Ses diverses activités lui ont, par ailleurs, permis de nouer des liens étroits avec les communautés touaregs, notamment avec les combattants qui ont participé, au printemps 2012, à l’offensive ayant abouti à la prise du nord du Mali. Bien qu’ayant maintenu son allégeance à Al-Qaïda, Mokhtar Belmokhtar avait récemment pris ses distances vis-à-vis de Abdelmalek Droukdel, le chef d’AQMI. Celui-ci lui avait reproché son penchant trop prononcé pour les affaires. Se sentant marginalisé, il a fini par créer son propre groupe armé, «les signataires par le sang», un groupe à la tête duquel il n’aura finalement pas fait long feu.

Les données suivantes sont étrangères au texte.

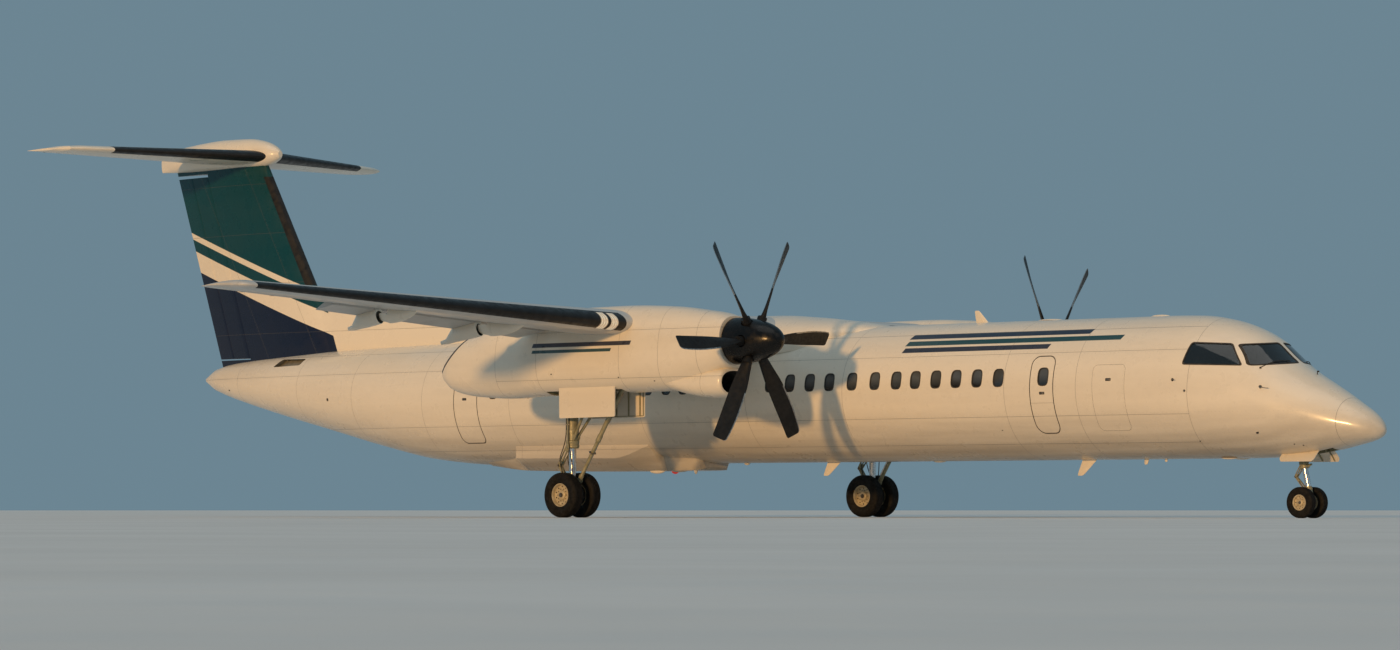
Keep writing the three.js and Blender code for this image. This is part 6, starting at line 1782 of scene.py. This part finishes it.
def edge_patch(y0, y1, share, out, depth):
    """A strip round the leading edge of the wing, between two offsets from its skin."""
    shares = [share * (1 - i / 7) ** 2 for i in range(8)]
    rings = []
    for y in (y0, y1):
        s = wing_station(y)
        middle = foil_point(s, share, 0)
        loops = []
        for grow in (out, depth):
            line = [foil_point(s, f, foil_half(s["thick"], f) + grow / s["chord"]) for f in shares]
            line += [foil_point(s, f, -foil_half(s["thick"], f) - grow / s["chord"]) for f in shares[-2::-1]]
            reach = abs(line[0].z - middle.z) + 1e-6
            loops.append([p + Vector((grow * (1 - abs(p.z - middle.z) / reach), 0, 0)) for p in line])
        rings.append(loops[0] + loops[1][::-1])
    return loft(rings)


def build_wicks():
    """Thin static discharge rods behind the trailing edges."""
    for name, side in SIDES:
        for body, places, ys in ((f"aileron_{name}", wing_station, (11.4, 12.2, 13.0, 13.5)),
                                 (f"elevator_{name}", tail_station, (2.6, 3.2, 3.7, 4.1))):
            edge = [foil_point(places(y), 1.0, 0) for y in ys]
            wicks = joined(rod(p + Vector((0.02, 0, 0)), p + Vector((-0.13, 0, 0.004)), 0.0045, 0.0025, 8)
                           for p in edge)
            piece(f"{body}_wicks", wicks.mirrored(side), [HOSE], body)


def finish_shown_nodes():
    """The engines keep their solids, in heat-stained metal."""
    for name, _ in SIDES:
        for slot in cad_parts[f"engine_{name}"].material_slots:
            slot.material = STEEL


# Stage, light and camera

# Suns. Columns: name, azimuth and elevation, strength, colour, angular size.
LIGHTS = [
    ("key", 16, 8, 2.05, (1.0, 0.56, 0.2), 2.5), ("fill", 100, 40, 0.2, (1.0, 0.85, 0.68), 40),
    ("top", 20, 78, 0.45, (1.0, 0.94, 0.86), 50),
]
FLOOR_RADIUS = 900.0


def build_stage():
    s = Shader("floor_pale", 0.7)
    s.color(s.mix(s.noise(0.3, 4), (0.68, 0.67, 0.65), (0.74, 0.73, 0.71)))
    s.rough(1.5, 0.6, 0.8, 4)
    mesh = bpy.data.meshes.new("floor")
    rim = [(FLOOR_RADIUS * math.cos(t), FLOOR_RADIUS * math.sin(t), 0.0) for t in angles(96)]
    mesh.from_pydata(rim, [], [list(range(len(rim)))])
    floor = bpy.data.objects.new("floor", mesh)
    floor.data.materials.append(s.material)
    bpy.context.scene.collection.objects.link(floor)
    floor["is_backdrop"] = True
    world = bpy.data.worlds.new("studio")
    world.use_nodes = True
    background = world.node_tree.nodes["Background"]
    background.inputs["Color"].default_value = (0.15, 0.235, 0.29, 1)
    background.inputs["Strength"].default_value = 1.0
    bpy.context.scene.world = world
    bpy.context.scene.view_settings.view_transform = "Standard"
    for name, azimuth, elevation, strength, colour, size in LIGHTS:
        data = bpy.data.lights.new(name, "SUN")
        data.energy, data.color, data.angle = strength, colour, math.radians(size)
        light = bpy.data.objects.new(name, data)
        a, e = math.radians(azimuth), math.radians(elevation)
        back = Vector((math.sin(a) * math.cos(e), -math.cos(a) * math.cos(e), math.sin(e)))
        light.rotation_mode = "QUATERNION"
        light.rotation_quaternion = back.to_track_quat("Z", "Y")
        bpy.context.scene.collection.objects.link(light)


# Columns: azimuth and distance in metres, height, yaw and pitch, focal length in pixels of a frame FRAME_WIDTH wide.
CAMERA = (42.88, 90.0, 0.15, 42.845, 2.349, 4503)
FRAME_WIDTH, SENSOR_WIDTH = 1400, 36.0


def build_camera():
    azimuth, distance, height, yaw, pitch, pixels = CAMERA
    data = bpy.data.cameras.new("camera")
    data.sensor_width = SENSOR_WIDTH
    data.lens = pixels / FRAME_WIDTH * SENSOR_WIDTH
    data.clip_start, data.clip_end = 0.5, 3000
    camera = bpy.data.objects.new("camera", data)
    a = math.radians(azimuth)
    camera.location = (math.sin(a) * distance, -math.cos(a) * distance, height)
    camera.rotation_euler = (math.radians(90 + pitch), 0, math.radians(yaw))
    bpy.context.scene.collection.objects.link(camera)
    bpy.context.scene.camera = camera


build_fuselage()
build_windows()
build_windshield()
build_wing()
build_nacelles()
build_propellers()
build_fin()
build_tailplane()
build_fairings()
build_wheels()
build_main_gear()
build_nose_strut()
build_nose_fork()
build_nose_doors()
build_airstair()
build_flight_deck()
build_fittings()
build_wicks()
finish_shown_nodes()
build_stage()
build_camera()

[[list(map(float, corner)) for corner in pair] for pair in (cad_box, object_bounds())]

Mokhtar Belmokhtar – condamné par contumace à la réclusion à perpétuité par la justice algérienne après le meurtre de 10 gardes-frontières algériens en 2007 – est, rappelle-t-on, le commanditaire de la prise d’otages du complexe gazier algérien de Tiguentourine en janvier dernier, au cours de laquelle une soixantaine de personnes, dont 37 otages étrangers, ont été tués. Il est la deuxième «grosse prise» que l’armée tchadienne réalise en l’espace d’une semaine.
«Casser les reins d’Aqmi»
Alors qu’un troisième soldat français a été tué dans la guerre contre le terrorisme au Mali, le chef d’état-major des armées françaises a assuré que les militaires n’étaient pas surpris par la violence des combats dans le massif des Ifoghas, sanctuaire d’Aqmi. «Nous savons que nous avons affaire à des fanatiques», «des terroristes fanatisés, entraînés depuis des mois et même des années». «Nous sommes en train de casser les reins d’Al-Qaïda au maghreb islamique et ça, c’était l’objectif tel qu’il nous avait été fixé par le président de la République», a affirmé l’officier français.
Au-delà d’AQMI, les autres mouvements terroristes (Mujao, Ançardine et Mnla) ont vu leurs ambitions pour le sahel volées en éclat. Dans quelques mois, les alliés pourront annoncer la décapitation des mouvements terroristes dans le nord du Mali voire dans le sahel.